The task |
Set down, in full, every record in the block.
━━━━━━
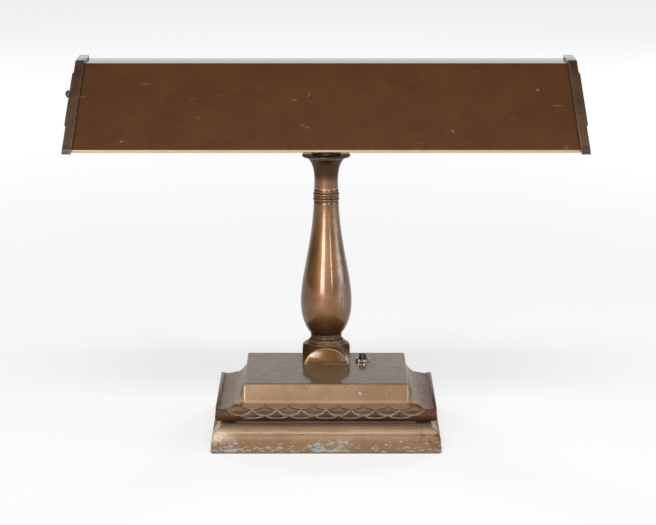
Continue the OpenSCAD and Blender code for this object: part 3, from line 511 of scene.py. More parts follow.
def base_upward(n):
    """Faces that look up above the band have duller, greener lacquer, with dark streaks along them."""
    cove = n.ramp(abs(n.x), RISER_HALF - 0.2, RISER_HALF + 0.2) * n.ramp(n.z, 40, 44)
    up = n.ramp(n.facing("Z"), 0.3, 0.55) * (cove | n.ramp(n.z, 60, 62))
    streak = n.ramp(n.noise(13.0, 6.0, 0.7, n.scaled((0.55, 1.0, 1.0)), 1.2), 0.42, 0.66, 0.0, 0.34)
    n.paint(up * 0.85, n.mix(cove, rgb(126, 107, 78), rgb(150, 118, 62)))
    n.paint(up * streak, rgb(86, 69, 48))


def base_dark(n):
    """Black dirt in the neck under the band and in the groove beside each lip."""
    lip = SIDE_X - LIP_IN - LIP_W
    groove = n.between(abs(n.x), lip - 1.2, lip + 0.1, 0.5) * n.ramp(n.z, COVE_FOOT - 0.4, COVE_FOOT)
    return (n.between(n.z, OVOLO_HEAD + 0.3, BAND_FOOT + 0.6, 0.4)
            | groove * n.ramp(n.noise(14.0, 3.0), 0.3, 0.5, 0.5, 0.95))


def base_flakes(n):
    """The lacquer has flaked off to grey metal along the plinth's foot and in a few spots above."""
    flake = n.noise(3.4, 5.0, 0.72, n.scaled((0.55, 0.8, 1.4)), 0.4) + spot(n, 33.2, 54.2, 2.8, 2.4) * 0.3
    flake = flake + n.ramp(n.z, 24, 2) * 0.175 + n.ramp(n.noise(38.0, 2.0), 0.4, 0.7, -0.045, 0.05)
    lost = n.ramp(flake, 0.68, 0.71)
    n.paint(n.ramp(flake, 0.61, 0.67) * 0.5, rgb(146, 92, 58))
    n.paint(lost, n.mix(n.noise(2.0, 3.0), rgb(148, 158, 156), rgb(190, 200, 197)))
    return lost


def base_ends(n):
    """The clear coat is worn off the plinth's ends."""
    ends = n.ramp(n.facing("X"), 0.5, 0.8) * n.ramp(n.z, 28, 26)
    return ends | n.ramp(abs(n.x), RISER_HALF, RISER_HALF + 1) * 0.12


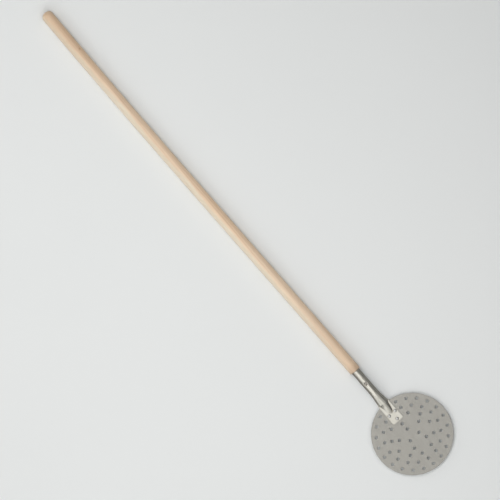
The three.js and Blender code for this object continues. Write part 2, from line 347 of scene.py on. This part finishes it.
def tube_ring(x, radius, pressed):
    """A ring of the tube, which turns from round into the pressed section over the flare."""
    share = flare_share(x)
    widening = share**WIDENING_POWER
    pressing = share**2 * (3 - 2 * share) + SHOULDER_RUN_ON * (share**3 - share**2)
    k = np.arange(2 * HALF_STEPS)
    step = np.where(k <= HALF_STEPS, k, 2 * HALF_STEPS - k)
    slot = SECTION_SLOTS * step / HALF_STEPS
    side = np.where(k <= HALF_STEPS, 1, -1)
    angle = -math.pi / 2 + math.pi * slot / SECTION_SLOTS
    flat_y, flat_z = pressed(max(x, SHOULDER_X), slot, side)
    y = lerp(radius * np.cos(angle), flat_y, widening)
    z = lerp(AXIS_Z + radius * np.sin(angle), SHEET + flat_z, pressing)
    return np.stack([np.full(len(k), x), AXIS_Y + side * y, z], 1)


# Small hollows in the tube's wall: place along the tube, degrees towards +Y from the top, radius, depth.
DENTS = [
    (MOUTH_X + 27.6 * MM, 17, 5.2 * MM, 0.42 * MM),
    (MOUTH_X + 9.5 * MM, 20, 4.0 * MM, 0.16 * MM),
    (MOUTH_X + 55.0 * MM, -24, 6.5 * MM, 0.10 * MM),
]
DIMPLE_REACH = 6.0 * MM
DIMPLE_FLOOR = 2.4 * MM
DIMPLE_DEPTH = 1.5 * MM


def from_line(points, origin, axis):
    """Each point's distance from a line, and whether it's on the side the line points to."""
    offset = points - origin
    along = offset @ axis
    return np.linalg.norm(offset - along[:, None] * axis, axis=1), along > 0


def press_in(points):
    """The nail's dimple and the small dents, pushed into the tube's outer skin."""
    points = points.copy()
    origin = np.array([NAIL_X, AXIS_Y, AXIS_Z])
    distance, above = from_line(points, origin, NAIL_AXIS)
    bowl = smoothstep(DIMPLE_REACH, DIMPLE_FLOOR, distance) * above
    points -= (DIMPLE_DEPTH * bowl)[:, None] * NAIL_AXIS
    for x, lean, reach, depth in DENTS:
        lean = math.radians(lean)
        axis = np.array([0, math.sin(lean), math.cos(lean)])
        distance, above = from_line(points, np.array([x, AXIS_Y, AXIS_Z]), axis)
        hollow = smoothstep(reach, 0, distance) * above
        points -= (depth * hollow)[:, None] * axis
    return points


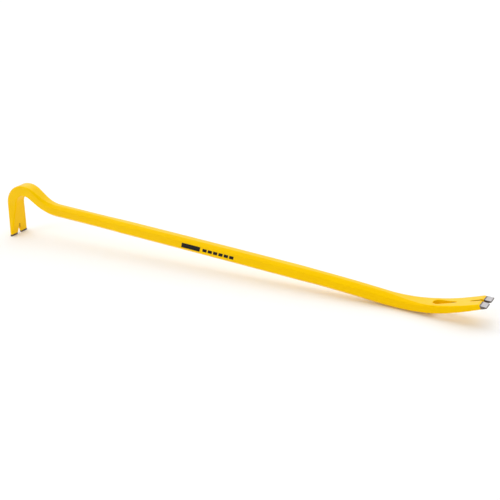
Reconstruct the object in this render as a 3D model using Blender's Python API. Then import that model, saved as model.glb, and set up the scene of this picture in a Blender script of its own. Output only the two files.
━━━━━━
Answer to the exercise |
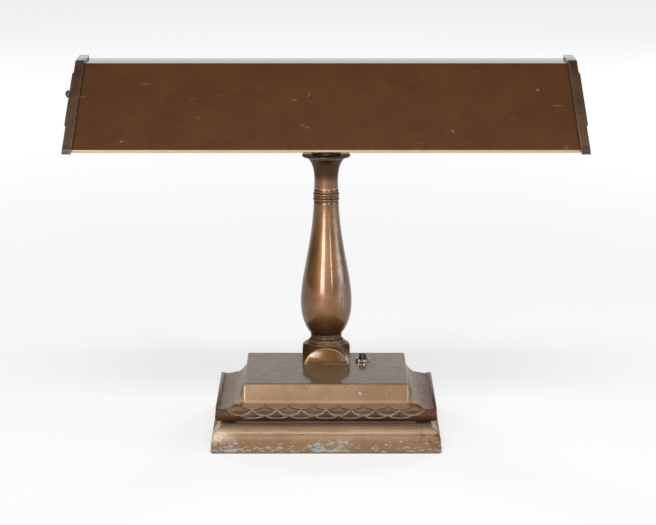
Continue the OpenSCAD and Blender code for this object: part 3, from line 511 of scene.py. More parts follow.
def base_upward(n):
    """Faces that look up above the band have duller, greener lacquer, with dark streaks along them."""
    cove = n.ramp(abs(n.x), RISER_HALF - 0.2, RISER_HALF + 0.2) * n.ramp(n.z, 40, 44)
    up = n.ramp(n.facing("Z"), 0.3, 0.55) * (cove | n.ramp(n.z, 60, 62))
    streak = n.ramp(n.noise(13.0, 6.0, 0.7, n.scaled((0.55, 1.0, 1.0)), 1.2), 0.42, 0.66, 0.0, 0.34)
    n.paint(up * 0.85, n.mix(cove, rgb(126, 107, 78), rgb(150, 118, 62)))
    n.paint(up * streak, rgb(86, 69, 48))


def base_dark(n):
    """Black dirt in the neck under the band and in the groove beside each lip."""
    lip = SIDE_X - LIP_IN - LIP_W
    groove = n.between(abs(n.x), lip - 1.2, lip + 0.1, 0.5) * n.ramp(n.z, COVE_FOOT - 0.4, COVE_FOOT)
    return (n.between(n.z, OVOLO_HEAD + 0.3, BAND_FOOT + 0.6, 0.4)
            | groove * n.ramp(n.noise(14.0, 3.0), 0.3, 0.5, 0.5, 0.95))


def base_flakes(n):
    """The lacquer has flaked off to grey metal along the plinth's foot and in a few spots above."""
    flake = n.noise(3.4, 5.0, 0.72, n.scaled((0.55, 0.8, 1.4)), 0.4) + spot(n, 33.2, 54.2, 2.8, 2.4) * 0.3
    flake = flake + n.ramp(n.z, 24, 2) * 0.175 + n.ramp(n.noise(38.0, 2.0), 0.4, 0.7, -0.045, 0.05)
    lost = n.ramp(flake, 0.68, 0.71)
    n.paint(n.ramp(flake, 0.61, 0.67) * 0.5, rgb(146, 92, 58))
    n.paint(lost, n.mix(n.noise(2.0, 3.0), rgb(148, 158, 156), rgb(190, 200, 197)))
    return lost


def base_ends(n):
    """The clear coat is worn off the plinth's ends."""
    ends = n.ramp(n.facing("X"), 0.5, 0.8) * n.ramp(n.z, 28, 26)
    return ends | n.ramp(abs(n.x), RISER_HALF, RISER_HALF + 1) * 0.12


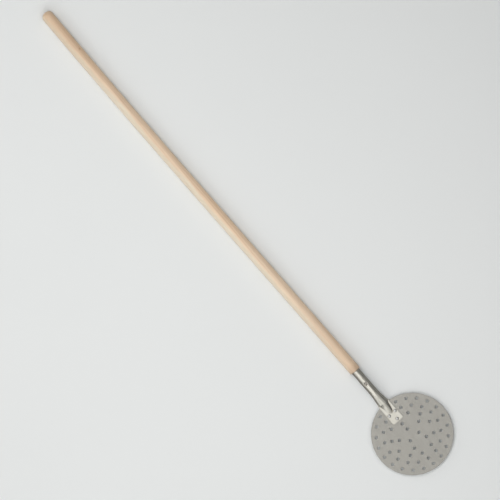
The three.js and Blender code for this object continues. Write part 2, from line 347 of scene.py on. This part finishes it.
def tube_ring(x, radius, pressed):
    """A ring of the tube, which turns from round into the pressed section over the flare."""
    share = flare_share(x)
    widening = share**WIDENING_POWER
    pressing = share**2 * (3 - 2 * share) + SHOULDER_RUN_ON * (share**3 - share**2)
    k = np.arange(2 * HALF_STEPS)
    step = np.where(k <= HALF_STEPS, k, 2 * HALF_STEPS - k)
    slot = SECTION_SLOTS * step / HALF_STEPS
    side = np.where(k <= HALF_STEPS, 1, -1)
    angle = -math.pi / 2 + math.pi * slot / SECTION_SLOTS
    flat_y, flat_z = pressed(max(x, SHOULDER_X), slot, side)
    y = lerp(radius * np.cos(angle), flat_y, widening)
    z = lerp(AXIS_Z + radius * np.sin(angle), SHEET + flat_z, pressing)
    return np.stack([np.full(len(k), x), AXIS_Y + side * y, z], 1)


# Small hollows in the tube's wall: place along the tube, degrees towards +Y from the top, radius, depth.
DENTS = [
    (MOUTH_X + 27.6 * MM, 17, 5.2 * MM, 0.42 * MM),
    (MOUTH_X + 9.5 * MM, 20, 4.0 * MM, 0.16 * MM),
    (MOUTH_X + 55.0 * MM, -24, 6.5 * MM, 0.10 * MM),
]
DIMPLE_REACH = 6.0 * MM
DIMPLE_FLOOR = 2.4 * MM
DIMPLE_DEPTH = 1.5 * MM


def from_line(points, origin, axis):
    """Each point's distance from a line, and whether it's on the side the line points to."""
    offset = points - origin
    along = offset @ axis
    return np.linalg.norm(offset - along[:, None] * axis, axis=1), along > 0


def press_in(points):
    """The nail's dimple and the small dents, pushed into the tube's outer skin."""
    points = points.copy()
    origin = np.array([NAIL_X, AXIS_Y, AXIS_Z])
    distance, above = from_line(points, origin, NAIL_AXIS)
    bowl = smoothstep(DIMPLE_REACH, DIMPLE_FLOOR, distance) * above
    points -= (DIMPLE_DEPTH * bowl)[:, None] * NAIL_AXIS
    for x, lean, reach, depth in DENTS:
        lean = math.radians(lean)
        axis = np.array([0, math.sin(lean), math.cos(lean)])
        distance, above = from_line(points, np.array([x, AXIS_Y, AXIS_Z]), axis)
        hollow = smoothstep(reach, 0, distance) * above
        points -= (depth * hollow)[:, None] * axis
    return points


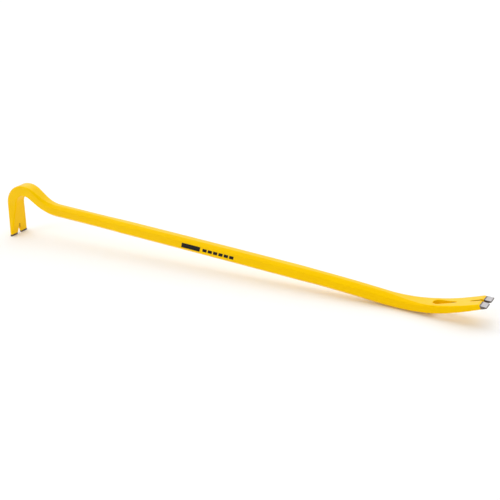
Reconstruct the object in this render as a 3D model using Blender's Python API. Then import that model, saved as model.glb, and set up the scene of this picture in a Blender script of its own. Output only the two files.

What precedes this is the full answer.